The visualization below shows Skip-gram’s sliding window and training process:

Window size: 2

CBOW (Continuous Bag of Words)

The reverse of Skip-gram: given context words, predict the center word. CBOW averages the context word vectors as input — it trains faster but performs slightly worse on rare words.

Practical Optimization Tricks

The original softmax denominator requires summing over the entire vocabulary ( $W$ can be tens to hundreds of thousands), which is computationally expensive. Two common acceleration methods:

Negative Sampling: Instead of computing the full softmax, only distinguish between “true context words” and “randomly sampled negatives”
Hierarchical Softmax: Organizes the vocabulary as a Huffman tree, reducing $O(W)$ computation to $O(\log W)$

After training, the hidden layer weight matrix is the word embedding we want. In this vector space, semantic relationships are encoded as vector arithmetic:

Select analogy:

The classic analogy $\text{king} - \text{man} + \text{woman} \approx \text{queen}$ demonstrates that Word2Vec learns linear structure for semantic dimensions like gender and country-capital relations.

GloVe

GloVe (Global Vectors, Pennington et al. 2014) takes a different approach: directly leveraging global word-word co-occurrence statistics.
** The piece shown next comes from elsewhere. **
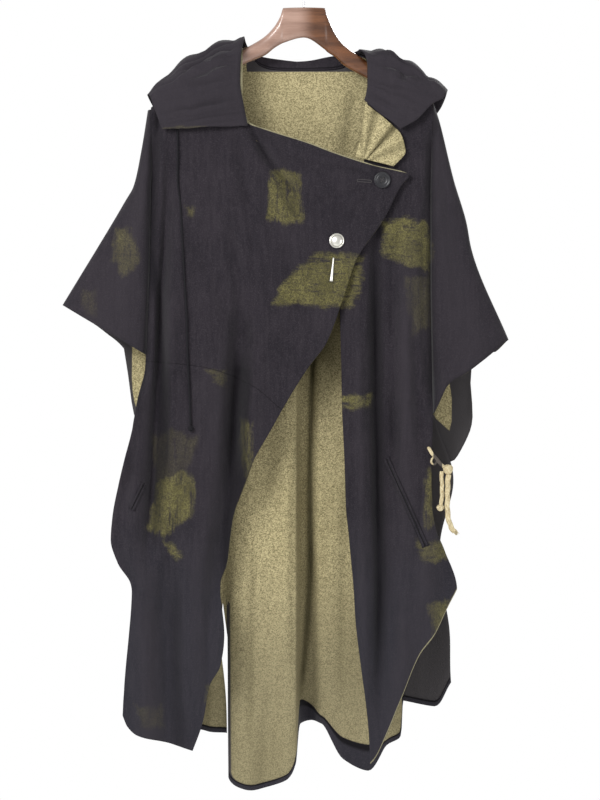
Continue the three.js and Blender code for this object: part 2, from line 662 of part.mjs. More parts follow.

The core idea: if two words $i, j$ co-occur $X_{ij}$ times in the corpus, their word vector dot product should approximately equal the log of the co-occurrence frequency. The objective function is:

J = \sum_{i,j=1}^{V} f(X_{ij})\left(\mathbf{w}_i^T \tilde{\mathbf{w}}_j + b_i + \tilde{b}_j - \log X_{ij}\right)^2

where $f(X_{ij})$ is a weighting function — high-frequency co-occurrences should not dominate training, and low-frequency ones should not be ignored.

GloVe vs Word2Vec:

Word2Vec is a local method: trains via sliding windows one at a time
GloVe is a global method: first builds the complete co-occurrence matrix, then performs matrix factorization
In practice, both produce comparable results, but GloVe training is easier to parallelize

The Limitations of Static Embeddings

Word2Vec and GloVe are both static embeddings: each word has only one fixed vector representation, regardless of context. This leads to a fundamental problem — polysemy.
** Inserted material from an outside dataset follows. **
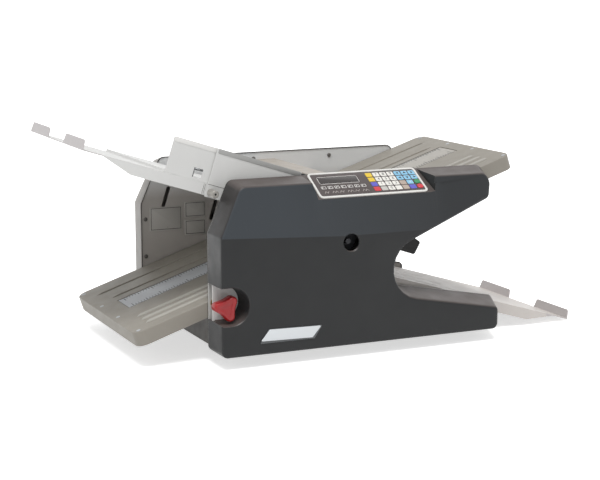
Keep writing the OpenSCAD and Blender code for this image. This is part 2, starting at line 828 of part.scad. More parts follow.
module exit_idlers() {
  color([0.85, 0.85, 0.83]) {
    rod(idler_c, -far_end, far_end, shaft_r);
    for (y = wheel_ys) rod(idler_c, y - wheel_w / 2, y + wheel_w / 2, exit_d / 2);
  }
}

// Hand knob: scalloped round its rim
knob_face = front_y + 8;
flute_r = 28;
flute_in = 11;
knob_turn = 50;
module hand_knob() {
  color([0.72, 0.10, 0.13]) difference() {
    rod(knob_c, knob_face, knob_face + knob_t, knob_r);
    for (i = [0:knob_lobes - 1])
      rod(beside(knob_c, 360 / knob_lobes * (i + 0.5) + knob_turn, flute_in + flute_r),
        knob_face - 1, knob_face + knob_t + 1, flute_r);
    rod(knob_c, knob_face + 4, knob_face + knob_t + 1, 4);
  }
}

module knob_shaft() {
  color([0.80, 0.80, 0.78]) {
    rod(knob_c, knob_face + 4, -recess_floor + plate_t + fit, 4);
    rod(knob_c, -recess_floor + plate_t + fit, -plate_y, shaft_r);
    rod(knob_c, knob_belt_y - gear_w, knob_belt_y, knob_pulley_r);
  }
}

// White bracket behind the knob: it closes the recess and carries the shaft's outer end
module knob_bracket() {
  start = left_x + cover_wall + 1;
  top = knob_z + recess_up + recess_r + 6;
  low = knob_z + recess_up - recess_r - 6;
  color([0.90, 0.90, 0.89]) difference() {
    union() {
      translate([start, -recess_floor, low]) cube([54, plate_t, top - low]);
      translate([left_x + 0.5, -recess_floor, knob_z + recess_up - recess_r + fit])
        cube([start - left_x, plate_t, 2 * (recess_r - fit)]);
      for (z = [low, top - 2]) translate([start, -recess_floor, z]) cube([54, 17, 2]);
    }
    rod(knob_c, -recess_floor - 1, -recess_floor + plate_t + 1, 4 + bush_clear);
  }
}

// Small lever inside the near side plate that sets the skew; its pin turns in the plate
lever_c = [left_x + 310, throat_z + 38];
lever_t = 8;
lever_pin_r = 4;
module skew_lever() {
  color([0.07, 0.07, 0.07]) {
    hull() across(-plate_y + fit, -plate_y + fit + lever_t) {
      translate(lever_c) circle(r = 9, $fn = soft);
      translate(lever_c + [50, -1]) circle(r = 3, $fn = soft);
      translate(lever_c + [60, -9]) circle(r = 4, $fn = soft);
      translate(lever_c + [52, -23]) circle(r = 4, $fn = soft);
    }
    rod(lever_c, -cover_y - fit, -plate_y + fit, lever_pin_r);
    rod(lever_c, -cover_y - fit - 3, -cover_y - fit, lever_pin_r + 3);
  }
}

// A fold table's own frame: X from its outer end inwards, Z out of its upper face
module on_table_1() {
  translate([table_1_end[0], 0, table_1_end[1]]) rotate([0, table_1_tilt, 0]) children();
}

module on_table_2() {
  translate([table_2_end[0], 0, table_2_end[1]]) rotate([0, table_2_tilt, 0]) mirror([1, 0, 0]) children();
}

// Where the four fingers of each fold stop run, across the table
finger_1_ys = [-110, -75, 75, 110];
finger_2_ys = [-105, -35, 35, 105];
module finger_slots(ys, start, len, z_low, z_high) {
  for (y = ys) translate([start, y - slot_w / 2, z_low]) cube([len, slot_w, z_high - z_low]);
}

module table_flange(start, full, len) {
  rotate([90, 0, 0]) linear_extrude(sheet_t)
    polygon([[start, 0], [len, 0], [len, -flange_h], [full, -flange_h]]);
}

tab_lean = 3;
module table_tab() {
  r = tab_corner;
  ends = [tab_lean + r, tab_len - tab_lean - r];
  rotate([90, 0, 90]) linear_extrude(sheet_t) {
    polygon([[0, -sheet_t], [tab_len, -sheet_t], [tab_len - tab_lean, tab_h - r], [ends[1], tab_h - r],
      [ends[1], tab_h], [ends[0], tab_h], [ends[0], tab_h - r], [tab_lean, tab_h - r]]);
    for (y = ends) translate([y, tab_h - r]) circle(r = r, $fn = soft);
  }
}

// Lower sheet of a fold table: flat plate, two tapered side flanges and two end tabs
module table_sheet(len, start, full) {
  half = table_w / 2;
  translate([0, -half, -sheet_t]) cube([len, table_w, sheet_t]);
  translate([0, -half + sheet_t, 0]) table_flange(flange_start, flange_full, len);
  translate([0, half, 0]) table_flange(start, full, len);
  translate([0, half - tab_len, 0]) table_tab();
  translate([0, tab_len - half, 0]) mirror([0, 1, 0]) table_tab();
}

// Upper sheet, on two side rails that set the paper gap; its outer end is folded down
upper_half = table_w / 2 - 0.5;
module table_upper(start, len) {
  half = upper_half;
  translate([start, -half, pocket_h]) cube([len - start, 2 * half, sheet_t]);
  translate([start, -half, 0]) cube([sheet_t, 2 * half, pocket_h]);
  for (y = [-half, half - 6]) translate([start, y, 0]) cube([len - start, 6, pocket_h]);
}

stop_1_home = table_1_len - 26;
stop_2_home = table_2_len - 30;
slot_play = 8;
// How far the slots of fold table 2 run on past the stop's outermost place
slot_run_out = 86;
slot_1_from = stop_1_home - stop_travel - slot_play;
slot_1_len = stop_travel + 2 * slot_play;
slot_2_from = stop_2_home - stop_travel - slot_run_out;
slot_2_len = stop_travel + slot_run_out + slot_play;

module table_1_sheet() {
  color([0.86, 0.86, 0.85]) on_table_1() difference() {
    table_sheet(table_1_len, far_start, far_full);
    screw_bores();
  }
}

wall_y = -upper_half;
wall_end = upper_1_start + 92;
window_in = 45;
module table_1_upper() {
  color([0.86, 0.86, 0.85]) on_table_1() difference() {
    union() {
      table_upper(upper_1_start, table_1_len);
      translate([upper_1_start, wall_y, pocket_h]) cube([wall_end - upper_1_start, sheet_t, wall_h]);
    }
    finger_slots(finger_1_ys, slot_1_from, slot_1_len, -1, pocket_h + 3);
    translate([upper_1_start + window_in, wall_y - 1, pocket_h + sheet_t]) cube([window, 4, window]);
  }
}

// Bracket that carries fold table 1 on both side plates; the near one is a tall wall with a top flange
bracket_y = -table_w / 2 - 2;
bracket_start = wall_end - 20;
bracket_end = table_1_len - 46;
module bracket_bosses(wall) {
  for (x = [bracket_start + 60, bracket_end - 30]) translate([x, wall, -flange_h + 6])
    rotate([90, 0, 0]) cylinder(r = 5, h = plate_y + bracket_y - sheet_t, $fn = fine);
}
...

Consider the word “bank”: in “river bank” it means a riverside, in “bank account” it means a financial institution. But in Word2Vec, both meanings are compressed into a single vector, losing disambiguating information.

Select polysemous word:|

This limitation directly drove the development of contextual embeddings. ELMo (2018) first used bidirectional LSTMs to generate context-dependent vectors for each word. BERT (2018) then took this idea further with Transformer Self-Attention — every token vector at every layer incorporates information from the entire sequence.

Feature	Static Embeddings (Word2Vec/GloVe)	Contextual Embeddings (BERT/GPT)
Same word’s vector	Fixed, identical	Varies with context
Polysemy handling	All meanings blended into one vector	Different meanings map to different positions
Training data usage	Local windows or co-occurrence matrix	Full sequence context
Vector dimensions	100-300	768-4096
Parameter count	Millions	Hundreds of millions to trillions

Summary

This article covered the two core steps of the NLP input pipeline:

Tokenization: Subword tokenization (BPE/WordPiece/SentencePiece) balances vocabulary size and semantic granularity. BPE builds vocabulary through greedy merging and has become the standard for the GPT series.
Word Embedding: From one-hot’s curse of dimensionality to the distributional hypothesis’s dense vectors. Word2Vec learns word vectors from local context using shallow neural networks; GloVe works from global co-occurrence matrices. Both produce striking linear analogy structures.
From Static to Contextual: Static embeddings cannot handle polysemy, driving the contextual embedding revolution from ELMo to BERT to GPT.

In subsequent articles, we will dive into BERT and GPT’s architecture design — understanding how they generate context-dependent token representations, and why the Decoder-only architecture ultimately won.